Now he's being asked to prioritize sales over service.
After reading 463 comments, three things became clear:
There are still ethical contractors. They're just being drowned out by better-funded competitors.
There are technicians who care about quality work. They're just leaving the industry because the culture has shifted.
There are customers who value honesty. They just can't reliably identify who to trust.
The industry isn't broken yet. But it's being broken by specific, identifiable forces. Which means it can potentially be fixed—or at minimum, there's room for businesses that explicitly reject the problematic model.

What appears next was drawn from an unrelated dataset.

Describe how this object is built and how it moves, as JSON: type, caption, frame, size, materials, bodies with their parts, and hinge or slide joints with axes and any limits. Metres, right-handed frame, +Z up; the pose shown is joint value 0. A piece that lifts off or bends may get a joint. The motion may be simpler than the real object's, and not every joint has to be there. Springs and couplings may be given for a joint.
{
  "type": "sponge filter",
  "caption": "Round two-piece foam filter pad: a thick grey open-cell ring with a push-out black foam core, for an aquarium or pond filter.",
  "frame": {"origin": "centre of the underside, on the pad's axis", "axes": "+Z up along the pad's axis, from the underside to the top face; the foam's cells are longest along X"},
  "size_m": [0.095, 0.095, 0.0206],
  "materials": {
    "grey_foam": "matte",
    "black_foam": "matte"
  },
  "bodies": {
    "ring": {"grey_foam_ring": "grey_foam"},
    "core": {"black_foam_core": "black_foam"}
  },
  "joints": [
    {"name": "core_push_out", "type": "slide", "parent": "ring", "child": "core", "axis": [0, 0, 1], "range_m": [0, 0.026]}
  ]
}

That starts with shop owners who refuse to compromise on ethics and then build businesses that prove there's a better way.
FAQ: HVAC Sales Culture in 2025
Q1. Why are so many homeowners seeing big replacement pitches after ‘free’ diagnostics?
Because some chains optimize for revenue-per-truck: low entry fee → high-ticket, financed solution.
Q2. Are maintenance plans always a rip-off?
No. Transparent plans ($150–$300/yr with clear inclusions) deliver value; the issue is pressure and inflated pricing.
Q3. Is it still possible to run an ethical, profitable shop?
Yes—operators win by competing on reliability, education, and compensation aligned to quality (not ticket size).
Q4. Why are good techs leaving?
Identity clash: craftspeople measured by sales KPIs (avg ticket, memberships) burn out and exit.
Q5. What should customers look for to avoid upsell traps?
Upfront pricing, clear scope, photographed work, no “today-only” urgency, and reasonable plan pricing.